Era un giorno di gennaio di ottant’anni fa quando, in una casa di Palermo, nacque Paolo Borsellino, il magistrato che con caparbietà, allegria e passione lottò per tutta la vita contro la mafia, con il suo caro amico e collega Giovanni Falcone.

Paolo Borsellino nacque a Palermo il 19 gennaio 1940 nell’antico quartiere della Kalsa, da una famiglia di farmacisti.

Frequentò il Liceo classico Meli, s’iscrisse poi alla facoltà di Giurisprudenza di Palermo e a ventidue anni conseguì la laurea con il massimo dei voti, ma pochi giorni dopo perse il padre, che gli lasciò la responsabilità di provvedere alla famiglia.

Paolo si impegnò con l’ordine dei farmacisti a lavorare nell’attività del padre fino al conseguimento della laurea in farmacia della sorella, senza dimenticare di studiare per il concorso in magistratura, che superò nel 1963.

Nel 1965 fu uditore giudiziario presso il tribunale civile di Enna e due anni dopo ottenne l’incarico di pretore a Mazara del Vallo nel periodo successivo al terremoto del Belice, poi nel 1969 fu trasferito alla pretura di Monreale dove lavorò con il capitano dei Carabinieri Emanuele Basile.

E’ il 1975 quando Paolo Borsellino fu trasferito al tribunale di Palermo ed entrò all’Ufficio istruzione processi penali sotto la guida di Rocco Chinnici, e da li partì la sua lotta per sconfiggere l’organizzazione mafiosa.

Nel 1980 arrivò l’arresto dei primi sei mafiosi, ma il capitano Basile fu ucciso in un agguato e da questo momento in casa Borsellino arrivarono i ragazzi della scorta.

Fu costituito un pool che comprendeva Falcone, Borsellino e Barrile sotto la guida di Rocco Chinnici, per scuotere le coscienze e sentire la stima della gente.

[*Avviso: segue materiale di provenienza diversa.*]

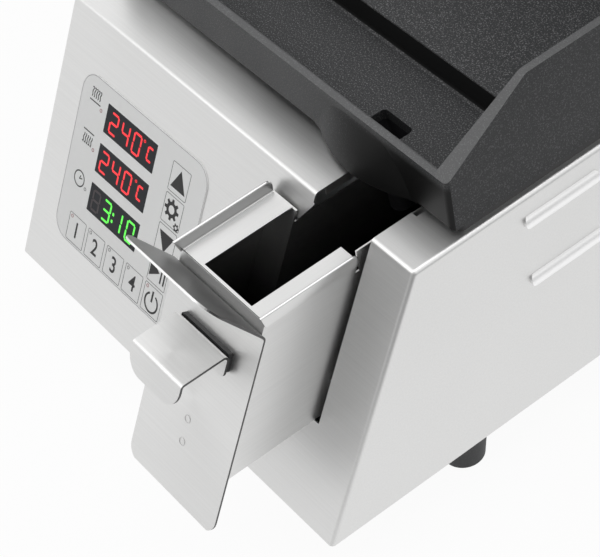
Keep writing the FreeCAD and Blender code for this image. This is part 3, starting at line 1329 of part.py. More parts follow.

Il 29 luglio 1983 venne ucciso il giudice Rocco Chinnici con un’autobomba, a sostituirlo arrivò a Palermo il giudice Caponnetto e il pool continuò nell’incessante lavoro raggiungendo i primi risultati.

Nel 1984 fu arrestato Vito Ciancimino e si pentì Tommaso Buscetta, portando alla preparazione del Maxiprocesso, che terminò con centinaia di condanne.

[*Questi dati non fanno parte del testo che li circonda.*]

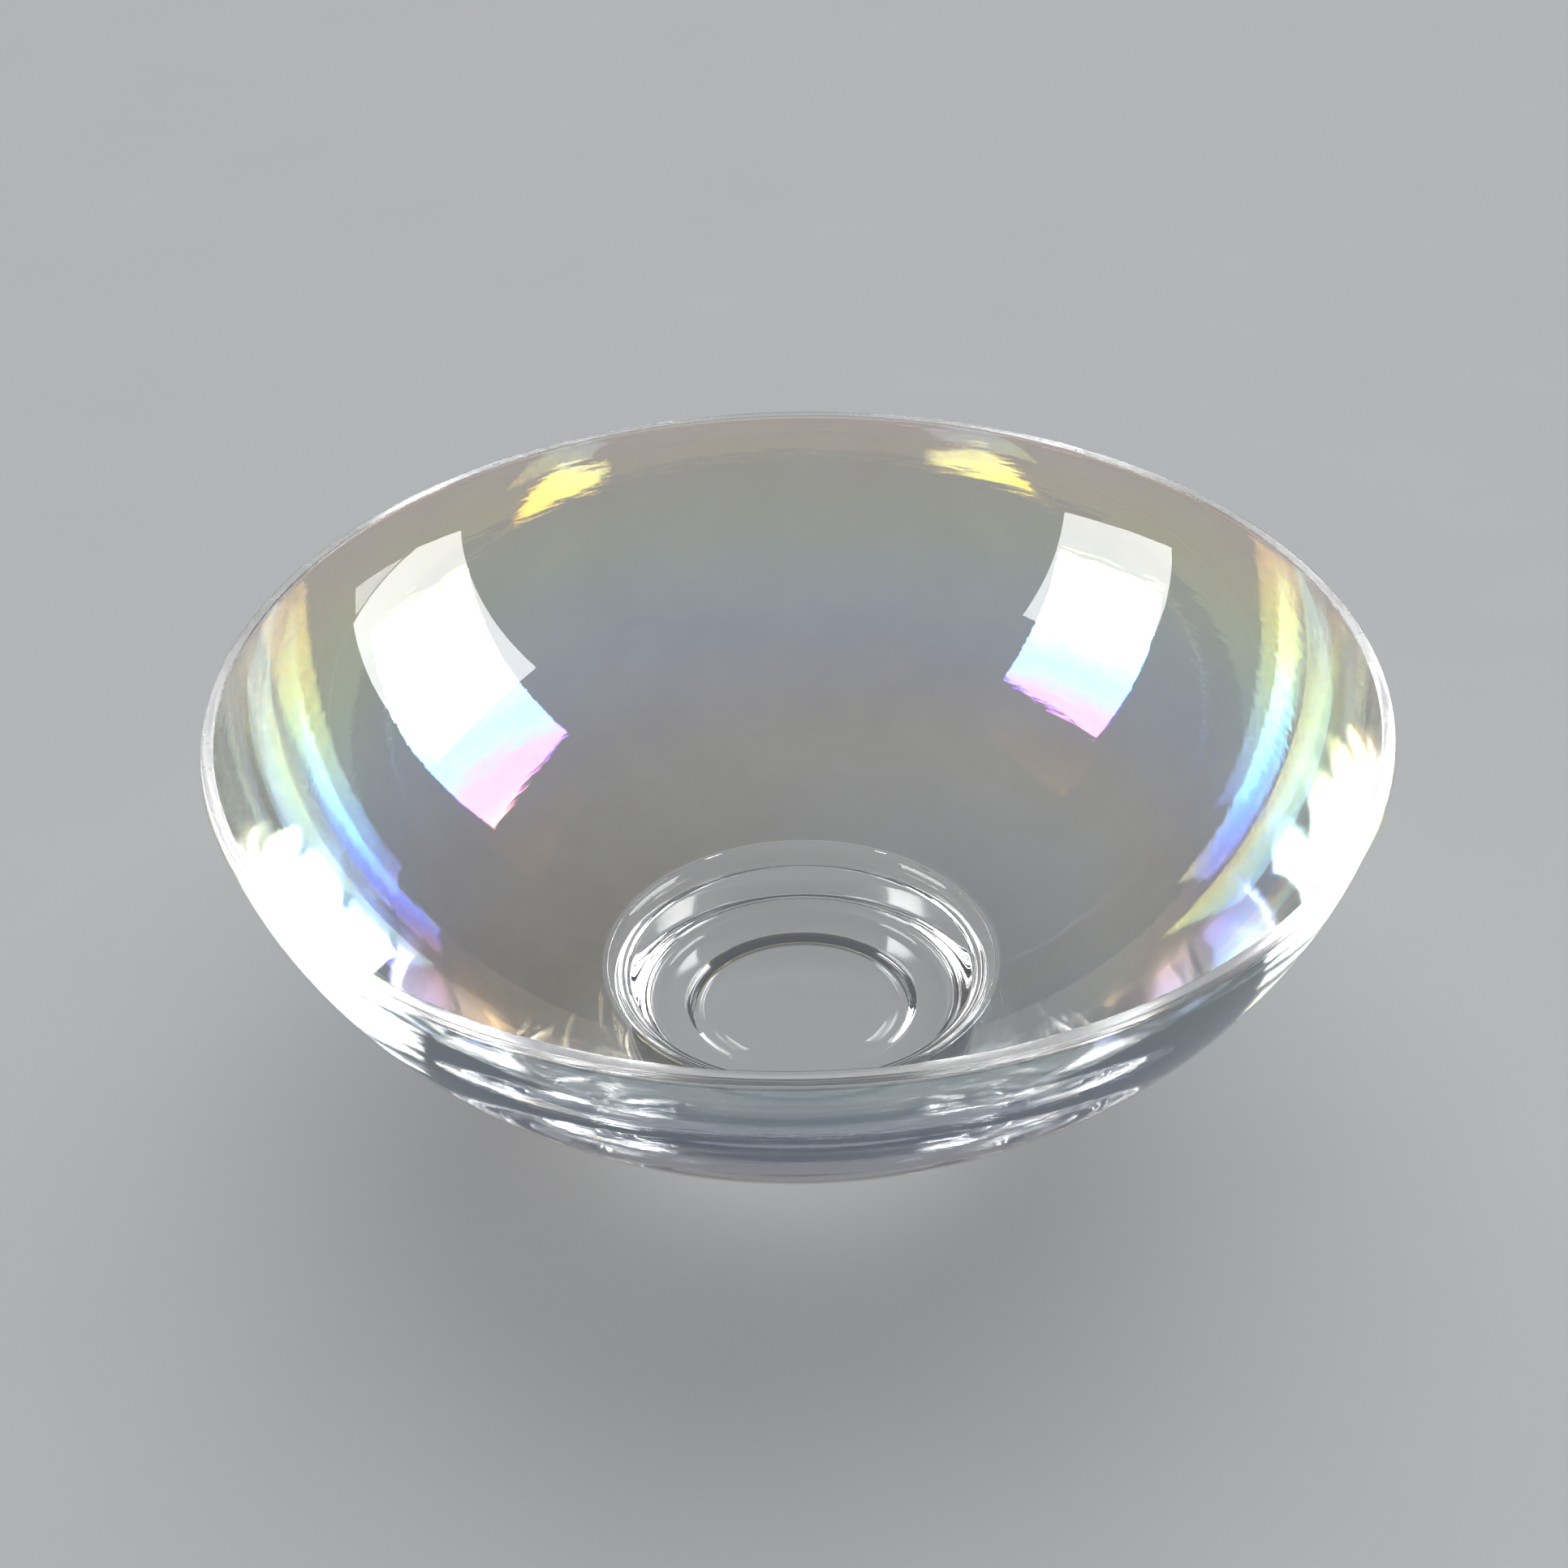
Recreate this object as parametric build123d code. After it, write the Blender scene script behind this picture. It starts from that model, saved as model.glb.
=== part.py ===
from build123d import *
import math
import os

# A footed art glass bowl: a heavy clear shell that thickens towards its base, a solid foot
# fused under it, and an iridescent film over the outside of the shell.
# Millimetres. The origin is the centre of the foot's ground face, +Z is the bowl's axis.

# Overall size
RIM_RADIUS = 140.0
HEIGHT = 122.0

# Shell: each wall is an arc of an ellipse that has its centre on the axis, above the rim
WALL_ANGLE = 82.0  # how far the arc runs, in degrees of the ellipse, from the bottom to the rim
OUTER_DEPTH = 99.6  # from the rim plane to the lowest point of the outer wall
BASE_THICKNESS = 13.0
RIM_THICKNESS = 2.7  # width of the flat, polished lip
BEVEL_RUN = 0.4  # ground edge outside the lip, across
BEVEL_DROP = 1.4  # and down

# Foot
FILLET_START = 52.0  # from the axis to where the foot's fillet leaves the shell
FOOT_RADIUS = 46.5
FOOT_EDGE = 6.5  # radius of the rounded lower edge
COVE_RADIUS = 33.5  # from the axis to the inside of the flat ground ring
COVE_DEPTH = 3.7  # how far the cove inside that ring rises
DISH_RADIUS = 24.0  # the polished dish in the middle, where the cove ends
DISH_DEPTH = 0.9  # how far the dish rises above the cove

# Film: drawn far thicker than the real oxide layer, so that it is a solid of its own
FILM_THICKNESS = 0.3
FILM_LOWER_RADIUS = FILLET_START + 1.0  # bare glass between the foot's fillet and the film
FILM_UPPER_DROP = 0.6  # bare glass between the bevel and the film's upper edge

BEVEL_HEIGHT = HEIGHT - BEVEL_DROP
SHELL_BOTTOM = HEIGHT - OUTER_DEPTH
FLOOR_HEIGHT = SHELL_BOTTOM + BASE_THICKNESS
LIP_OUTER_RADIUS = RIM_RADIUS - BEVEL_RUN
LIP_INNER_RADIUS = LIP_OUTER_RADIUS - RIM_THICKNESS


class Wall:
    """An ellipse about the bowl's axis that one wall follows."""

    def __init__(self, half_width, half_height, centre):
        self.half_width = half_width
        self.half_height = half_height
        self.centre = centre

    def angle_at(self, radius):
        """Degrees round the ellipse from its lowest point to where it has this radius."""
        return math.degrees(math.asin(radius / self.half_width))

    def slope_at(self, radius):
        """How steep the ellipse is where it has this radius, in radians."""
        rise = math.tan(math.radians(self.angle_at(radius)))
        return math.atan(rise * self.half_height / self.half_width)

    def angle_at_height(self, height):
        """Degrees round the ellipse from its lowest point to where it has this height."""
        return math.degrees(math.acos((self.centre - height) / self.half_height))

    def arc(self, start, end):
        """The ellipse between two such angles, in the radius-height plane."""
        return EllipticalCenterArc(
            (0, self.centre),
            self.half_width,
            self.half_height,
            start_angle=start - 90,
            arc_size=end - start,
        )

    def raised(self, thickness):
        """The ellipse one coat further out."""
        return Wall(self.half_width + thickness, self.half_height + thickness, self.centre)


def wall_through(top_radius, top_height, bottom_height):
    """The wall that has this radius at its top, and this lowest point."""
    angle = math.radians(WALL_ANGLE)
    half_height = (top_height - bottom_height) / (1 - math.cos(angle))
    return Wall(top_radius / math.sin(angle), half_height, bottom_height + half_height)


OUTER_WALL = wall_through(RIM_RADIUS, BEVEL_HEIGHT, SHELL_BOTTOM)
INNER_WALL = wall_through(LIP_INNER_RADIUS, HEIGHT, FLOOR_HEIGHT)


def spun(*edges):
    """The closed outline in the radius-height plane, turned about the axis."""
    return revolve(Plane.XZ * Face(Wire(edges)), Axis.Z, 360)


def bowl_shell():
    """The clear bowl: inside wall, flat lip, ground bevel and outside wall."""
    inside = INNER_WALL.arc(0, WALL_ANGLE)
    outside = OUTER_WALL.arc(0, WALL_ANGLE)
    lip = Line((LIP_INNER_RADIUS, HEIGHT), (LIP_OUTER_RADIUS, HEIGHT))
    bevel = Line((LIP_OUTER_RADIUS, HEIGHT), (RIM_RADIUS, BEVEL_HEIGHT))
    core = Line((0, SHELL_BOTTOM), (0, FLOOR_HEIGHT))
    return spun(inside, lip, bevel, outside, core)


def foot():
    """The solid foot: a fillet off the shell, a straight side, a rounded edge and a hollow."""
    seat = OUTER_WALL.arc(0, OUTER_WALL.angle_at(FILLET_START))
    turn = math.radians(90) - OUTER_WALL.slope_at(FILLET_START)
    fillet_radius = (FILLET_START - FOOT_RADIUS) / (1 - math.cos(turn))
    side_top = (FOOT_RADIUS, (seat @ 1).Y - fillet_radius * math.sin(turn))
    fillet = TangentArc(side_top, seat @ 1, tangent=(0, 1))
    edge = CenterArc((FOOT_RADIUS - FOOT_EDGE, FOOT_EDGE), FOOT_EDGE, -90, 90)
    side = Line(side_top, edge @ 1)
    ground = Line(edge @ 0, (COVE_RADIUS, 0))
    cove = TangentArc((DISH_RADIUS, COVE_DEPTH), ground @ 1, tangent=(1, 0))
    dish = TangentArc((0, COVE_DEPTH + DISH_DEPTH), cove @ 0, tangent=(1, 0))
    core = Line(dish @ 0, seat @ 0)
    return spun(seat, fillet, side, edge, ground, cove, dish, core)


def lustre_film():
    """The iridescent coat over the outside of the shell, from the foot to the bevel."""
    coat = OUTER_WALL.raised(FILM_THICKNESS)
    low = OUTER_WALL.angle_at(FILM_LOWER_RADIUS)
    high = OUTER_WALL.angle_at_height(BEVEL_HEIGHT - FILM_UPPER_DROP)
    inside = OUTER_WALL.arc(low, high)
    outside = coat.arc(low, high)
    lower_edge = Line(inside @ 0, outside @ 0)
    upper_edge = Line(inside @ 1, outside @ 1)
    return spun(inside, upper_edge, outside, lower_edge)


SUBPARTS = (bowl_shell, foot, lustre_film)

os.makedirs("parts", exist_ok=True)
for subpart in SUBPARTS:
    export_step(subpart(), f"parts/{subpart.__name__}.step")
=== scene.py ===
"""Looks of a footed art glass bowl with an iridescent coat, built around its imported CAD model.

Every length is in metres, in the frame of the CAD model: the origin is the centre of the foot's
ground face and +Z is the bowl's axis. Each new piece is a profile turned about that axis.
"""

import logging  # noqa: E402
import math  # noqa: E402
from dataclasses import dataclass, field  # noqa: E402
from enum import Enum  # noqa: E402
from typing import Any, Optional, Sequence, Union  # noqa: E402

import bpy  # noqa: E402
import numpy as np  # noqa: E402
from mathutils import Matrix, Vector  # noqa: E402


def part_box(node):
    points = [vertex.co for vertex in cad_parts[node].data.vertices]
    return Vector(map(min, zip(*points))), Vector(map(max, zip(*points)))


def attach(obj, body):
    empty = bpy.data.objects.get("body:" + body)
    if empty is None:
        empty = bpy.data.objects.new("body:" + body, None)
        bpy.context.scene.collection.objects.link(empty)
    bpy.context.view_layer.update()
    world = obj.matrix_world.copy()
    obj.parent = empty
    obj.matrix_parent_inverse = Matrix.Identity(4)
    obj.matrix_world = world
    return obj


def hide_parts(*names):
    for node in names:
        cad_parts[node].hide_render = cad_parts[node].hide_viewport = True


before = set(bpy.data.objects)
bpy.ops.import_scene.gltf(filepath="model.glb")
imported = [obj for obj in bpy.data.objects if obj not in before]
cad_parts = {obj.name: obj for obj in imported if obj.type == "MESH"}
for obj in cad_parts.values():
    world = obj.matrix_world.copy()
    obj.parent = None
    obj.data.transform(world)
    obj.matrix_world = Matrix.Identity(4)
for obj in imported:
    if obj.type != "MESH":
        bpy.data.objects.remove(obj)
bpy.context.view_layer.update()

BODY = "root"
MM = 0.001
TAU = 2.0 * math.pi
WALL_ANGLE = 82.0  # how far each wall runs round its ellipse, in degrees from the bottom
log = logging.getLogger("bowl")

Number = Union[int, float]
Colour = tuple[float, float, float, float]
Settings = dict[str, Any]


# ---------------------------------------------------------------------------------------------
# Shader building
# ---------------------------------------------------------------------------------------------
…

Concluso il Maxiprocesso,  Borsellino chiese il trasferimento alla Procura della Repubblica presso il Tribunale di Marsala per ricoprire l’incarico di Procuratore Capo, assieme a Diego Cavaliero, magistrato di prima nomina.

Nel 1987 Caponnetto fu costretto a lasciare la guida del pool per motivi di salute.

Tutti a Palermo si aspettavano la nomina di Giovanni Falcone al posto di Caponnetto, ma il 14 settembre il CSM disse che sarebbe stato Antonino Meli a guidare il pool.

Amareggiato Falcone si trasferì a Roma come direttore degli affari penali e lavorò all’istituzione della Superprocura, mentre Borsellino decise di tornare a Palermo, con il sostituto Ingroia e il maresciallo Canale.

Nel maggio 1992 Giovanni Falcone stava per diventare il superprocuratore, ma il 23 maggio nella strage di Capaci il magistrato morì con la moglie e alcuni membri della scorta.

Paolo Borsellino soffrì molto, gli fu offerto di prendere il posto di Falcone nella candidatura alla superprocura, ma rifiutò per continuare la lotta alla mafia, diventando sempre più consapevole che il suo momento era vicino.

Il 19 luglio 1992 Borsellino si recò a Villagrazia per rilassarsi e dopo pranzo tornò a Palermo per salutare la madre, ma l’esplosione di un’autobomba sotto la casa di via D’Amelio uccise il giudice e gli uomini della sua scorta, Agostino Catalano, Vincenzo Li Muli, Walter Cosina, Claudio Traina ed Emanuela Loi, prima donna poliziotto a morire in un attentato di mafia.

Forse quella motivazione, un saluto alla mamma, aggiunge dolcezza a una figura irreprensibile di magistrato, ma soprattutto di un uomo.